*Problem requirements*:
Extract every entry word for word.

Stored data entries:
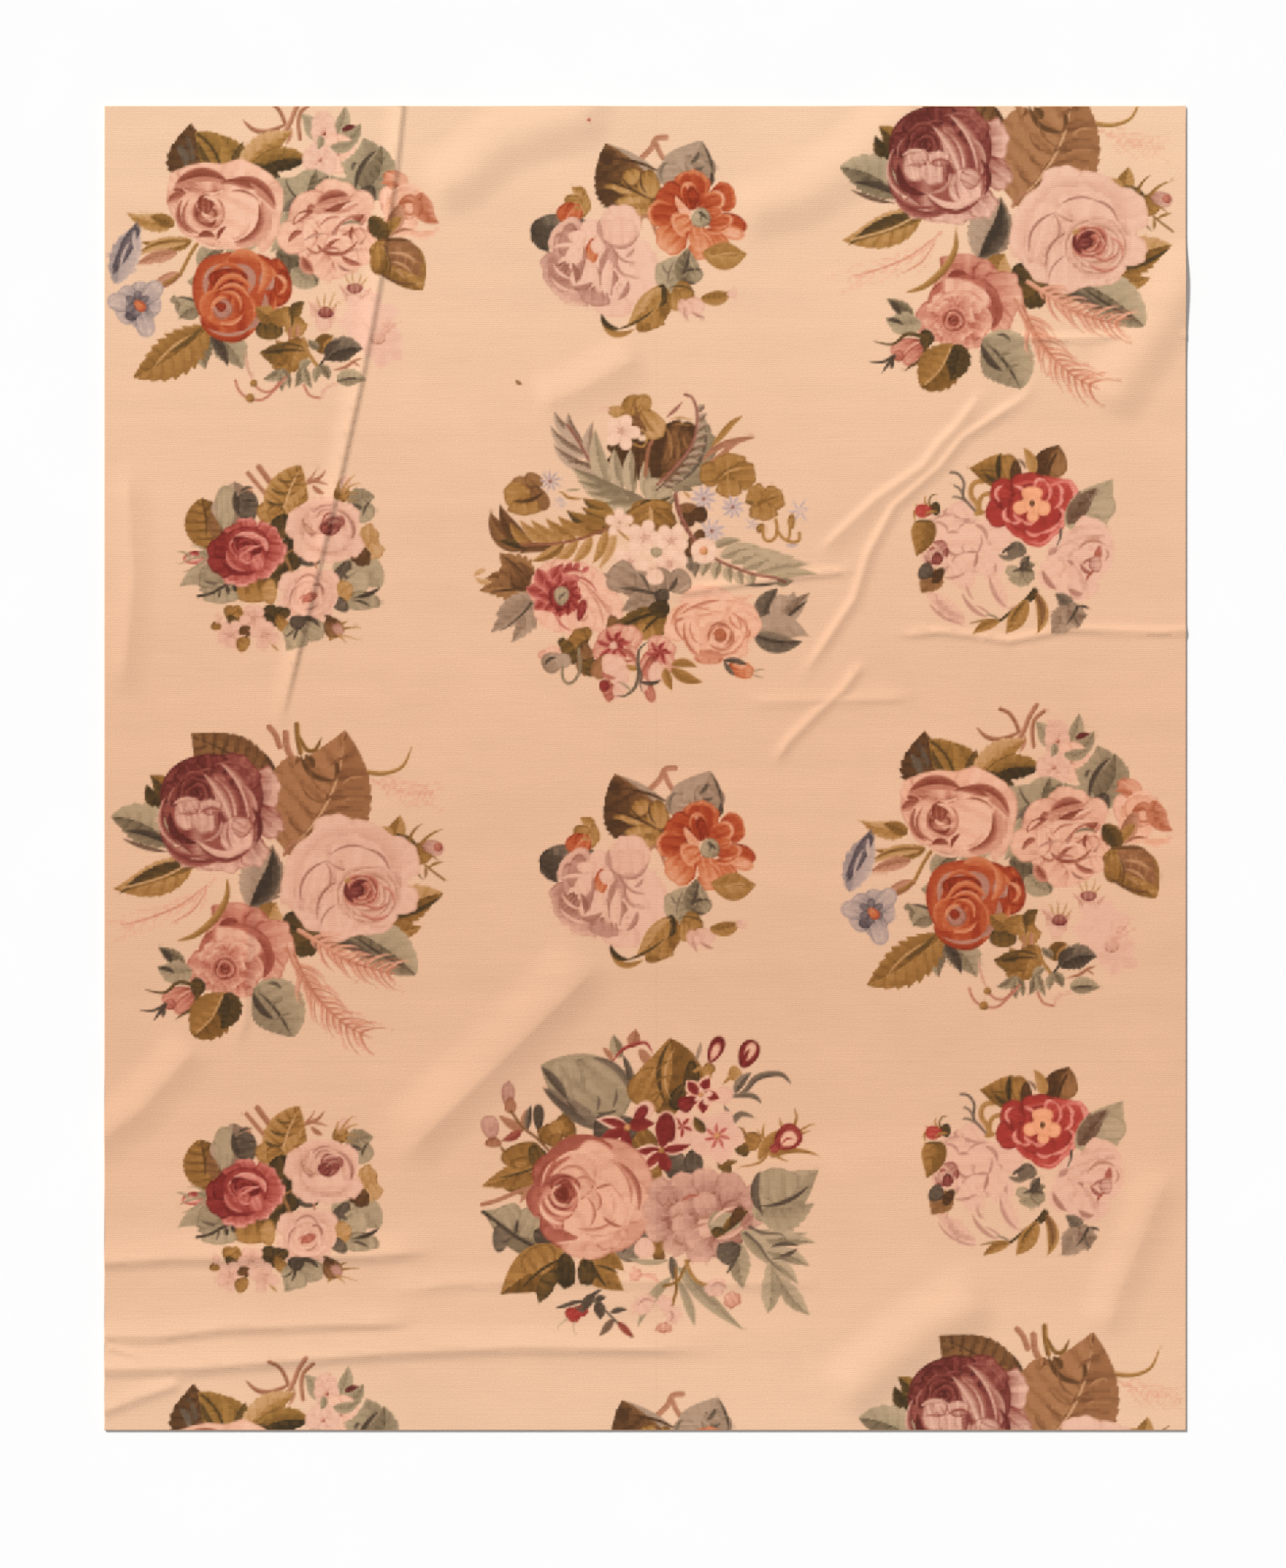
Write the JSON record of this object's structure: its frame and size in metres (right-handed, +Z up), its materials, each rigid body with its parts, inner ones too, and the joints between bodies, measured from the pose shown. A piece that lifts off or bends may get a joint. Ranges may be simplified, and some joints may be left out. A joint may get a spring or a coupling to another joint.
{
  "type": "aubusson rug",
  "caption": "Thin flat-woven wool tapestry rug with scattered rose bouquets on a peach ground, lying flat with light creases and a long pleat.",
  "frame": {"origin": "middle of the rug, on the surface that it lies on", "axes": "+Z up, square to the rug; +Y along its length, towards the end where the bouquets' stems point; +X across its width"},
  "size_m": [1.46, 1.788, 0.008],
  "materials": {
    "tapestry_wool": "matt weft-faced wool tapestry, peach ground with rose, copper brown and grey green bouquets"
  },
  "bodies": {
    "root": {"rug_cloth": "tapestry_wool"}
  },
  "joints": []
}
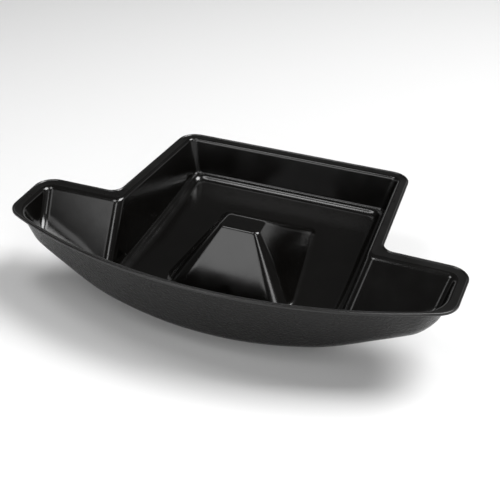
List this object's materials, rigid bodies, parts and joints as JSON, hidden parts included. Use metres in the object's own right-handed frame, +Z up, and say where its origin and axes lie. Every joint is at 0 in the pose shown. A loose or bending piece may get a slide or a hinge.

*Result for this task*:
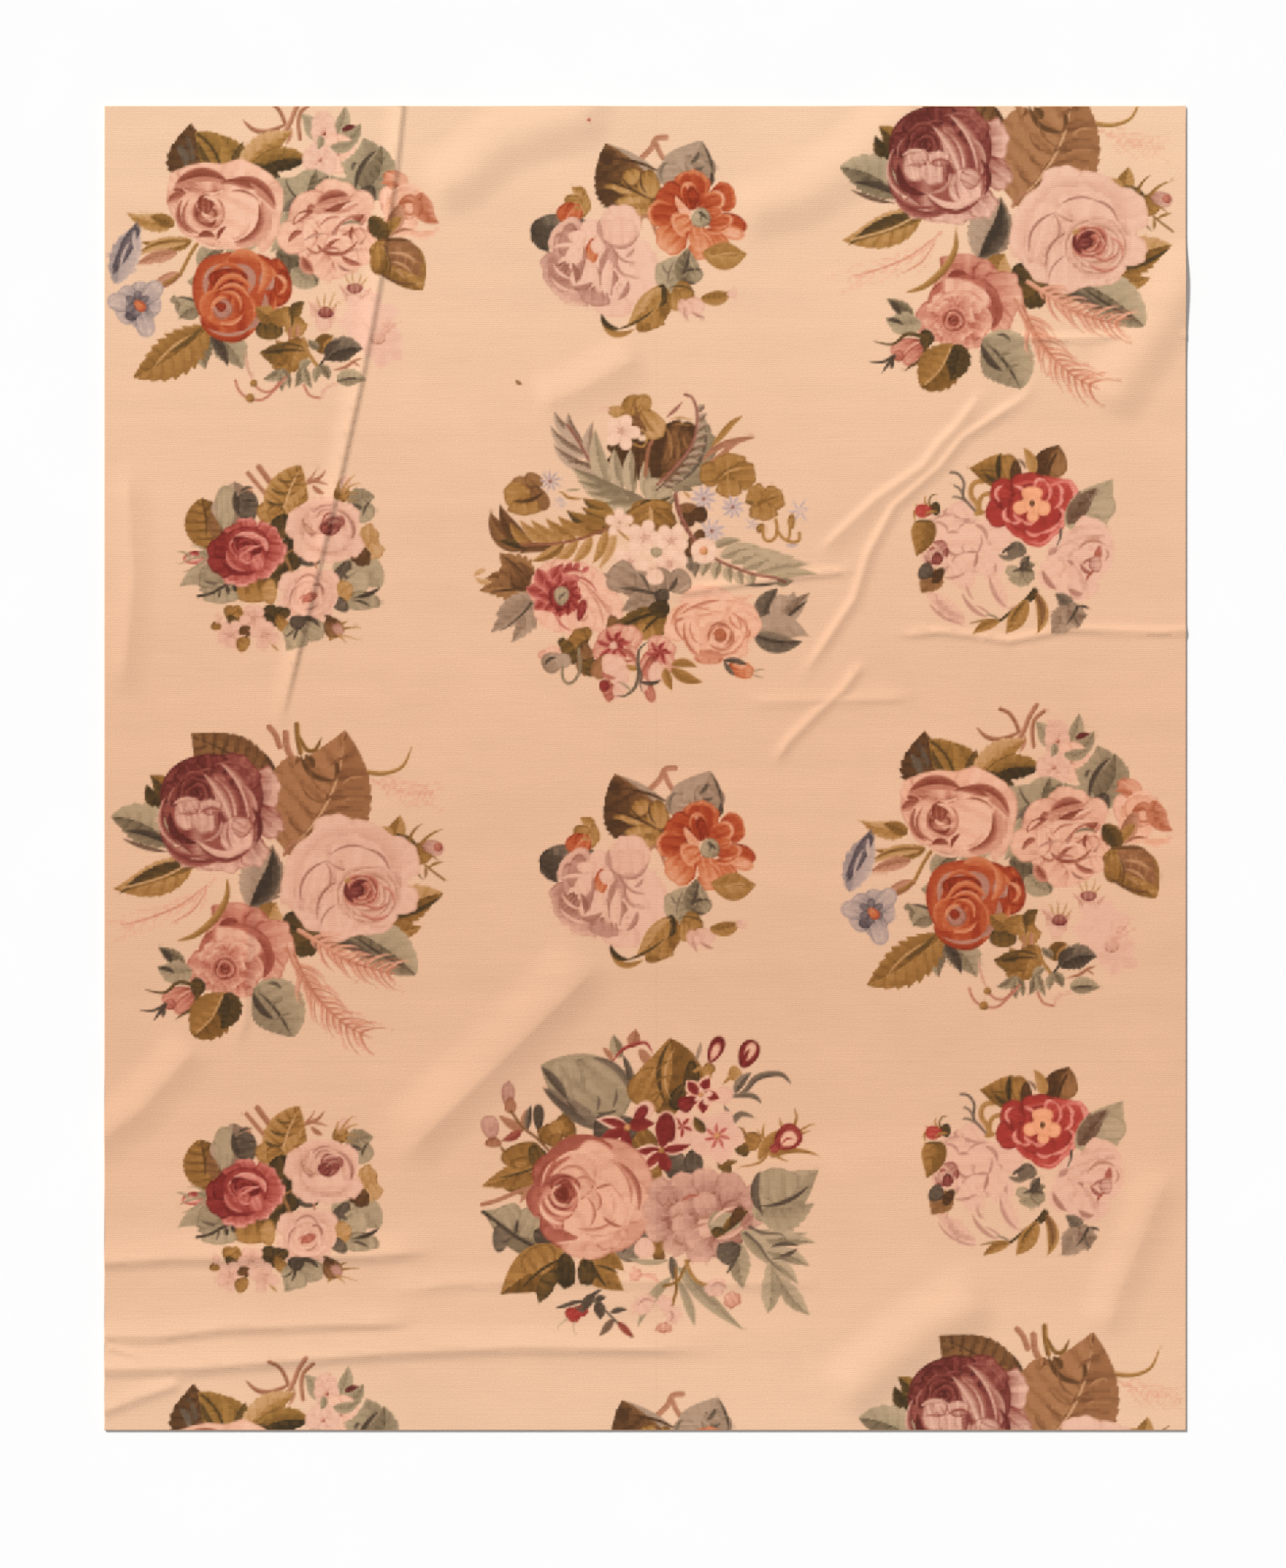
Write the JSON record of this object's structure: its frame and size in metres (right-handed, +Z up), its materials, each rigid body with its parts, inner ones too, and the joints between bodies, measured from the pose shown. A piece that lifts off or bends may get a joint. Ranges may be simplified, and some joints may be left out. A joint may get a spring or a coupling to another joint.
{
  "type": "aubusson rug",
  "caption": "Thin flat-woven wool tapestry rug with scattered rose bouquets on a peach ground, lying flat with light creases and a long pleat.",
  "frame": {"origin": "middle of the rug, on the surface that it lies on", "axes": "+Z up, square to the rug; +Y along its length, towards the end where the bouquets' stems point; +X across its width"},
  "size_m": [1.46, 1.788, 0.008],
  "materials": {
    "tapestry_wool": "matt weft-faced wool tapestry, peach ground with rose, copper brown and grey green bouquets"
  },
  "bodies": {
    "root": {"rug_cloth": "tapestry_wool"}
  },
  "joints": []
}
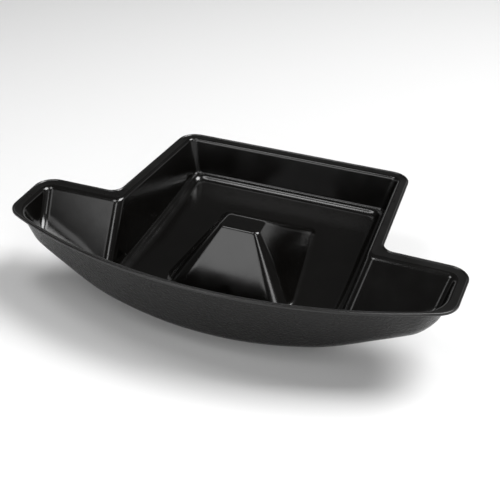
List this object's materials, rigid bodies, parts and joints as JSON, hidden parts included. Use metres in the object's own right-handed frame, +Z up, and say where its origin and axes lie. Every joint is at 0 in the pose shown. A loose or bending piece may get a slide or a hinge.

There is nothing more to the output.